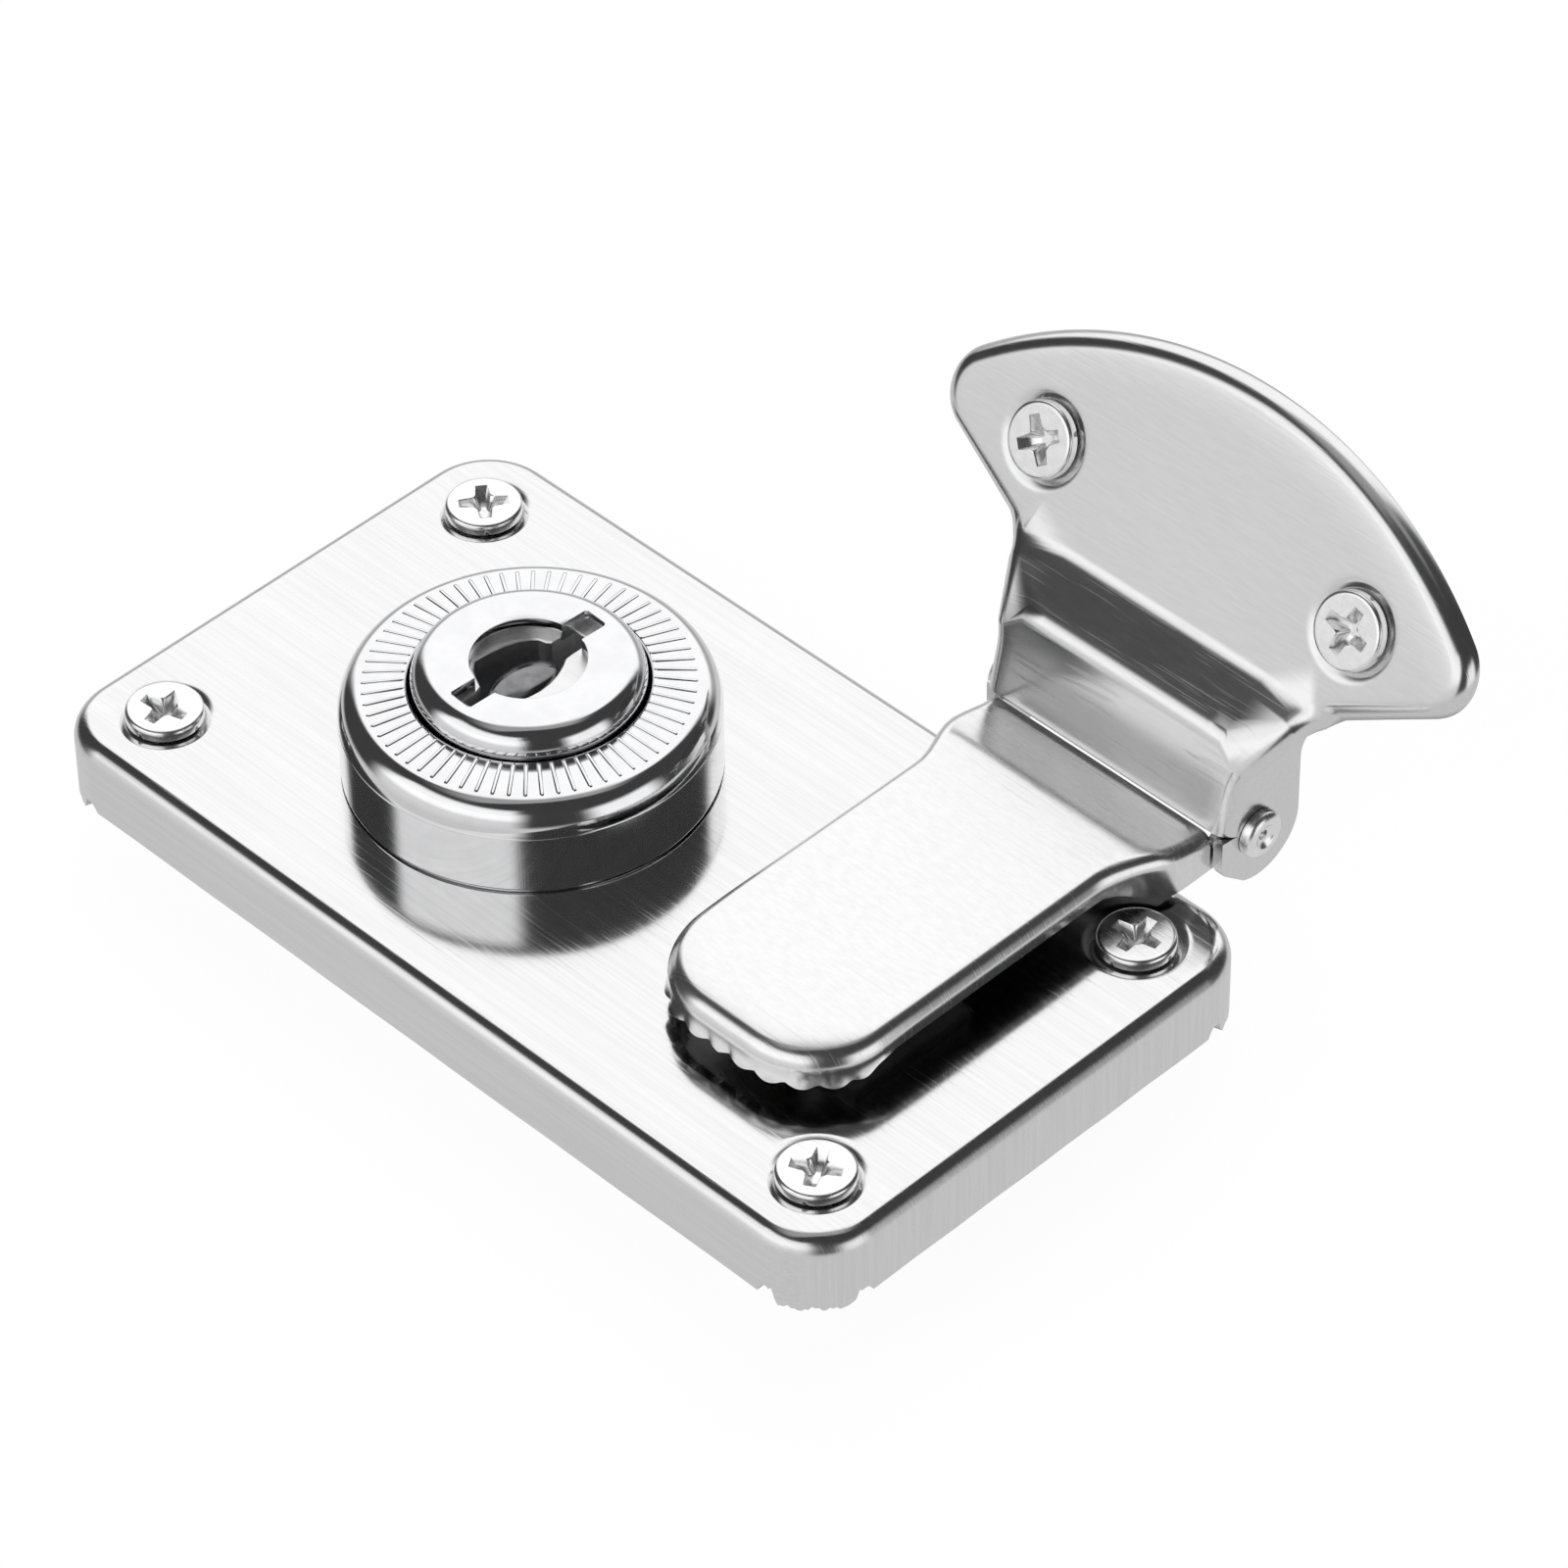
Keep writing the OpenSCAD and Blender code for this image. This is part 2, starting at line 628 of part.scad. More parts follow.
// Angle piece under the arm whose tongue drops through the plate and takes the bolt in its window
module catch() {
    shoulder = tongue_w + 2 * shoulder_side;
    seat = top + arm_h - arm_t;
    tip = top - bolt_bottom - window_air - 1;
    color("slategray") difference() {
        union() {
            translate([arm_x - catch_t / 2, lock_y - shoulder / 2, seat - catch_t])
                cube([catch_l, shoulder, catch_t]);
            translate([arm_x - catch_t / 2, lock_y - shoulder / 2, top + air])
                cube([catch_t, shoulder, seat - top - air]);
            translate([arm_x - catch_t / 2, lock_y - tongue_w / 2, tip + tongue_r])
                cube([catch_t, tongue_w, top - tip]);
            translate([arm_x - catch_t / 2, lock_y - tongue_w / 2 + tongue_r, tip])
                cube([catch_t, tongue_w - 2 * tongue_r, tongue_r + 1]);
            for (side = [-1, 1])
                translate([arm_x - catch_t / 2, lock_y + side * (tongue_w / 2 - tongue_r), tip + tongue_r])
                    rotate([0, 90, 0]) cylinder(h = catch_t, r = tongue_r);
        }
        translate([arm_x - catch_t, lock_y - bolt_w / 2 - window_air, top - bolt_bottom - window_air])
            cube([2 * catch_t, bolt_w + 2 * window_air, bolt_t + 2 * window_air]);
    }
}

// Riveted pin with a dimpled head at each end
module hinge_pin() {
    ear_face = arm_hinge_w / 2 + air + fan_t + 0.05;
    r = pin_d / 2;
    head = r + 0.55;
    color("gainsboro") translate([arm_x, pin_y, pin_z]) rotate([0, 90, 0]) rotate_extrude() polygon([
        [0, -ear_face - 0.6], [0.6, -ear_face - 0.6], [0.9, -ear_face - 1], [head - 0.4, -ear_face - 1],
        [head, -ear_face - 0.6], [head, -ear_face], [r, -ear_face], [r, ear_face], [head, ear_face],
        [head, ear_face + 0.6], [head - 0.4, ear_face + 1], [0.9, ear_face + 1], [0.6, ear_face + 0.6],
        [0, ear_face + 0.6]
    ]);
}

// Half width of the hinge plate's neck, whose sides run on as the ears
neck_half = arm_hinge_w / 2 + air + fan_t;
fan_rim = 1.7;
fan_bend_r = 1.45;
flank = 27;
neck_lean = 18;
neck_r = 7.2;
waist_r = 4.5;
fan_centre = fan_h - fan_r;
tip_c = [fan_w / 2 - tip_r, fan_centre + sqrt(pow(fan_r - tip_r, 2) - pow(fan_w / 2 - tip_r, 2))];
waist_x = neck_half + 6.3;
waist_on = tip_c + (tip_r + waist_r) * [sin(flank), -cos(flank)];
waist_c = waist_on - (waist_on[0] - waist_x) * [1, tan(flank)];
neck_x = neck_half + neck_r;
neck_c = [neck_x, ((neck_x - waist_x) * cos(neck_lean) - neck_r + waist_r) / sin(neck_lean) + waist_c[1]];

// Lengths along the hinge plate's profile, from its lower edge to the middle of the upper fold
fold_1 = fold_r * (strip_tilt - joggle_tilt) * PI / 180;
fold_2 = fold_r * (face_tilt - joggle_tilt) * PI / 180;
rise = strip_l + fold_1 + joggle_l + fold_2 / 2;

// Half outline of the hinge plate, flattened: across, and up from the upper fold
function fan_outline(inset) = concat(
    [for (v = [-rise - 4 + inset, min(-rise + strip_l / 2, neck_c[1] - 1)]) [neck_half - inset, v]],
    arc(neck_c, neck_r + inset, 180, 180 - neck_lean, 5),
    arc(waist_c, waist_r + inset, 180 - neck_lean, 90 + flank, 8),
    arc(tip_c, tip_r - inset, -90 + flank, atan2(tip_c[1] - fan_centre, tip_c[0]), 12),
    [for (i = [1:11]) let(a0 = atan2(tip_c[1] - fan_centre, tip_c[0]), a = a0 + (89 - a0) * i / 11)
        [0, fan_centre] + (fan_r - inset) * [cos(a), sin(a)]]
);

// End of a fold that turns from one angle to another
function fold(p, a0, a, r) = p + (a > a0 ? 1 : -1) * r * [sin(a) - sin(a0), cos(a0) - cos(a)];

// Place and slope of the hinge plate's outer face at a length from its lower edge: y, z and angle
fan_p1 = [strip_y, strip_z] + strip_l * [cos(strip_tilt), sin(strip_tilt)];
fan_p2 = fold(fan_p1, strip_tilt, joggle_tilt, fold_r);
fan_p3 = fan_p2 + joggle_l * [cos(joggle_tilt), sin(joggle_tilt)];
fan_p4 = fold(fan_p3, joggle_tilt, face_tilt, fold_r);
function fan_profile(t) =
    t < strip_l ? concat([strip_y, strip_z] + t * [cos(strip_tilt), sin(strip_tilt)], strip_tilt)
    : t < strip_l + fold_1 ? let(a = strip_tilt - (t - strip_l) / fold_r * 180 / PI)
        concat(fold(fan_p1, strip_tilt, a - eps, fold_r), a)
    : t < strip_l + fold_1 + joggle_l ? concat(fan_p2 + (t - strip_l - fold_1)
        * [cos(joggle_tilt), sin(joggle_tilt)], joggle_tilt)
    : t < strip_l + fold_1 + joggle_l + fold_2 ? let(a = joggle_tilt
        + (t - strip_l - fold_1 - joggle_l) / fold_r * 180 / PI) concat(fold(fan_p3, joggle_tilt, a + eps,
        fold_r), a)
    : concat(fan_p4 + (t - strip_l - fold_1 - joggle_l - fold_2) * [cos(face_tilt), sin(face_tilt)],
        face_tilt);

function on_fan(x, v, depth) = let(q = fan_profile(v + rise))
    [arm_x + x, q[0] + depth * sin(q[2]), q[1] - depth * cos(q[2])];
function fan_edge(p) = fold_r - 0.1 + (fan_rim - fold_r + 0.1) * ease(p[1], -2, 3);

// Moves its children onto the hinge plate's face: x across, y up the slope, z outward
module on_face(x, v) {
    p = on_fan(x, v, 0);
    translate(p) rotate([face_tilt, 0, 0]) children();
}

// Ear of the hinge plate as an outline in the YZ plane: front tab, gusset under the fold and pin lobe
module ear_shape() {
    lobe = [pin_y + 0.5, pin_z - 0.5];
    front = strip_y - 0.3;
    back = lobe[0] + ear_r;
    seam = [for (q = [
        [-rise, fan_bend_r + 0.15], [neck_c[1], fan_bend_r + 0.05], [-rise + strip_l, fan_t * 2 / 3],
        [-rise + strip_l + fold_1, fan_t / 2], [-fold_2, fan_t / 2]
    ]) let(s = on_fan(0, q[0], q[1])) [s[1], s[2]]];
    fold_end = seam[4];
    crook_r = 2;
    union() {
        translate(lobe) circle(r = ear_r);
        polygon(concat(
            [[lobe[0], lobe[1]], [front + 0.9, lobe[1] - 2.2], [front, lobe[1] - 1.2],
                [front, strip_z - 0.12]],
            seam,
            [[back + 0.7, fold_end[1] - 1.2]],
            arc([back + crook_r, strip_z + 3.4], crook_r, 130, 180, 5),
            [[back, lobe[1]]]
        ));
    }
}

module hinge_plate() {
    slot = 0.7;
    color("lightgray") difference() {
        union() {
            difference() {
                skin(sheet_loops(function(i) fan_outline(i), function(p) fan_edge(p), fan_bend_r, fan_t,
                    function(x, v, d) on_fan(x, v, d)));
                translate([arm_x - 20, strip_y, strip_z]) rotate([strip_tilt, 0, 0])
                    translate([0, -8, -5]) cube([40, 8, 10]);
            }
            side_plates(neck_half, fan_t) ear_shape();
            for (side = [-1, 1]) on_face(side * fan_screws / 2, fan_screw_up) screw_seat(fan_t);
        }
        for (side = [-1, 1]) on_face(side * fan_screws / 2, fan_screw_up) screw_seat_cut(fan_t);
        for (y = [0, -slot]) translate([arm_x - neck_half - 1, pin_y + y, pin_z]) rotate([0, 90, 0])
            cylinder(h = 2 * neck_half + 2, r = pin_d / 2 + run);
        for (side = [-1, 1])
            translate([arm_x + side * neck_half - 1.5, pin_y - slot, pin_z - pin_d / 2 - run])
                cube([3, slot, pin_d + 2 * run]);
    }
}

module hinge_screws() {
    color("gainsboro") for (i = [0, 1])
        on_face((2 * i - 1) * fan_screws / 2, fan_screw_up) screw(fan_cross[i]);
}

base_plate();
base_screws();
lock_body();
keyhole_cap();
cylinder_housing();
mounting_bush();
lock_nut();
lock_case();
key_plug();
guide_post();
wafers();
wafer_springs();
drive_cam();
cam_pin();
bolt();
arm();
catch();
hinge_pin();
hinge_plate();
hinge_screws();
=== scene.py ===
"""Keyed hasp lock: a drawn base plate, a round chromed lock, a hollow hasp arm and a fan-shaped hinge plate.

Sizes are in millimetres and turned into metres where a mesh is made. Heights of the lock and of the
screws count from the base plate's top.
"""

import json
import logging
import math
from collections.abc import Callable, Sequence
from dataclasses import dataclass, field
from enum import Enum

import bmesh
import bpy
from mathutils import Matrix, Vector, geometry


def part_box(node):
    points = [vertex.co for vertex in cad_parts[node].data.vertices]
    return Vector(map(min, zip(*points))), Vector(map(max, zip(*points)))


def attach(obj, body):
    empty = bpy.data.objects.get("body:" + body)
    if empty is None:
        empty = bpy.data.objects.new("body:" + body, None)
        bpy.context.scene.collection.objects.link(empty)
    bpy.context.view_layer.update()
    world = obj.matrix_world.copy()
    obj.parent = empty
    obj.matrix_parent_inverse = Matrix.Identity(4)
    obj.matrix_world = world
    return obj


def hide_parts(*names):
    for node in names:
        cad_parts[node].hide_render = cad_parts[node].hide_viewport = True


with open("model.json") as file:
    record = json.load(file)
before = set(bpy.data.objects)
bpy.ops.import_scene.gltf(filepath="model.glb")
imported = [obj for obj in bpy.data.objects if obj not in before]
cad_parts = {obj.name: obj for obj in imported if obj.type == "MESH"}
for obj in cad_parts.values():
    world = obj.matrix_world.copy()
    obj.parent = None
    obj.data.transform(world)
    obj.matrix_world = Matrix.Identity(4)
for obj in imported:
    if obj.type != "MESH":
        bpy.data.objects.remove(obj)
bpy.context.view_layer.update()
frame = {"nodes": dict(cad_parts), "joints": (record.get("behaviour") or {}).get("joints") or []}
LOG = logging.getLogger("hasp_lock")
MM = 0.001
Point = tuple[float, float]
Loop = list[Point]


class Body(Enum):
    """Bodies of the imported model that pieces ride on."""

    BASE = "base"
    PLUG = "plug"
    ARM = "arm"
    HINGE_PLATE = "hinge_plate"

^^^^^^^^

Where a line in the material above holds "None", copy that line.

**Answer to the exercise**.
    if empty is None:
        empty = bpy.data.objects.new("body:" + body, None)
    obj.parent = None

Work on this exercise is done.